When Mark Philippoussis plays the game
in this way, tennis is reduced to three intangible elements:
guesswork, form and luck.
If Philippoussis is in form and his serve is finding the range, his opponents guess which way it is going to go. Occasionally their racquet and the ball arrive at the same place at the same time. If it isn't a fault, it's an ace or a mishit; rarely, if ever, a clean return.
Once, in a later match, Guy Forget stuck
his racquet in front of his chest, like a tailender dealing
with a Curtley Ambrose special. There never seems to be time
to see and react, not when there is around 0.36 seconds to pick up the
direction of the ball and then respond.
Despite all that, the nickname remains
Scud, rather than "Blur". It was bestowed by Newcombe, the
newly-appointed Davis Cup captain,
during practice for a Davis Cup tie in the Russian city of St
Petersburg in February 1994. His teammates
were having trouble with Philippoussis's impressions
of a rocket launcher, team manager Mike Daws recalls,
and team coach Tony Roche asked the kid to back off during
a doubles match so that his countrymen could work on their return
of serve.
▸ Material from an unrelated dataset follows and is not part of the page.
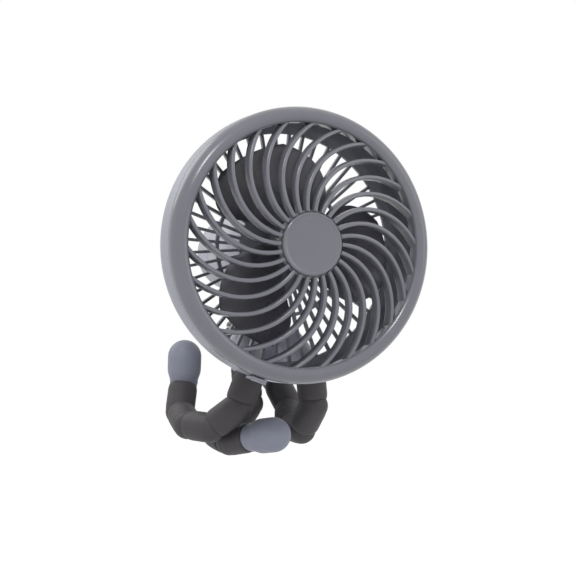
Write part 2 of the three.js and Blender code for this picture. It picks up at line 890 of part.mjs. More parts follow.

Philippoussis obliged until the score reached 40-30,
when he served another ace.
"Why did you do that?" Roche asked. "I always do that at 40-30," Philippoussis replied.
Sometimes it works. Sometimes it doesn't. When mood and form coincide, all the hope and hot air that has accompanied Philippoussis from the outer satellites of the tennis world to the centre courts of Wimbledon, Flushing Meadow and Melbourne Park leave even the best player of this generation, Pete Sampras, as a leaf in a surge of stormwater.
On the Saturday night of 20 January 1996 the scoreboard read 6-4 7-6 (11-9) 7-6 (7-3). Two hours and 14 minutes of disbelief and then delirium. The first number on each line belonged to Mark Philippoussis. The second belonged to Sampras of the United States, the world No. 1, and winner of the previous three Wimbledon championships.
Sampras saw 29 aces and two break points. Many of the former whistled by him at 200-plus kilometres per hour. The latter appeared so rarely and vanished so quickly as to be almost an illusion.
The correspondent for London's 'Guardian' newspaper, David Irvine, found himself describing it as one of the three most dominant performances ever in men's tennis; the other two were both in Grand Slam finals - John McEnroe at Wimbledon over Jimmy Connors in 1984, and Stefan Edberg against Jim Courier at the US Open in 1991.
"The thing I learnt today," Philippoussis said later, "(is) that I now believe I could beat anyone in the world."
This is why Fila, an Italian clothing company, invested $1 million in him over five years (since re-negotiated and increased) before the Wimbledon junior championship final in 1994, in which Philippoussis was runner-up. It was then the richest clothing deal ever struck for an Australian player. Last year it is believed to have paid him around $400,000. His racquet deal with Dunlop is conservatively estimated at $150,000 a year.
This is what Nick Philippoussis shaped after his son came home with his papers stamped at the end of an unhappy, Tennis Australia-funded trip to Asia when he was 15; a short saga of tantrums and tanked tennis matches.
AS A result, Philippoussis was suspended from the Victorian Institute of Sport tennis program for three months. What followed might well be the defining moment in the father-son relationship, and the career as well.
"You gave me the best enjoyment of my
life, coming through from six tournaments. Winning the Masters,
14s and 16s. We've had a great time "Now, if you want to stop
tennis, it's OK with me, don't worry at all. But, if you want to
play tennis, we are going to go out on the courts every afternoon
and I'm going to make you work hard. I'm going to make
you work so hard that you're going to sweat, and your sweat
is going to come out of your arse, dripping down.
"After that, I'm going to make you run
again. I'll make you push and you are going to hurt and
cry. (Then) I'll push you again. I'll make you one of
the toughest guys there is in Melbourne."
That summer, Mark Philippoussis dominated the domestic satellite circuit, the lowest tier of professional tennis. The journey had started.
It takes him to Hong Kong, Russia, Italy, Germany, Japan, Malaysia, France, England and the United States; around the world in 80 tournaments.
Just after Christmas, 1996, it deposits
him at the Burswood resort in Perth for the Hopman Cup.
There, at 2am on the first day
of 1997, the Burswood showroom becomes the country's biggest karaoke
venue, or at least the only one still open. The Fab Four, a
Beatles cover band, are about to say Thank You and Goodnight.
Before they go, they attempt 'Hey Jude'. The audience joins
them on stage or sits at the edge of it, 30 or more in a row,
bellowing a chorus penned before many of them were born.
There in the middle is Philippoussis,
20 years and two months young, black tie and dinner jacket
long since discarded. Holding his hand is Mary Pierce, 22 next Wednesday,
the arch drama queen of women's tennis and the 1995 Australian Open
champion. Herturquoise gown matches her finger and toenail polish.
Tennis courts, tennis clothes and tennis
matches make them look like adults. Now they look like kids
again. They sing, yell into each other's ears and laugh. Nah, nah, nah
NAH NAH NAH NAH. . .
Don't let this be the place where the rumors start. They exit separately, Pierce unaccompanied, if not unnoticed; Philippoussis in the direction of the casino and thence, onwards and upwards, into another green year.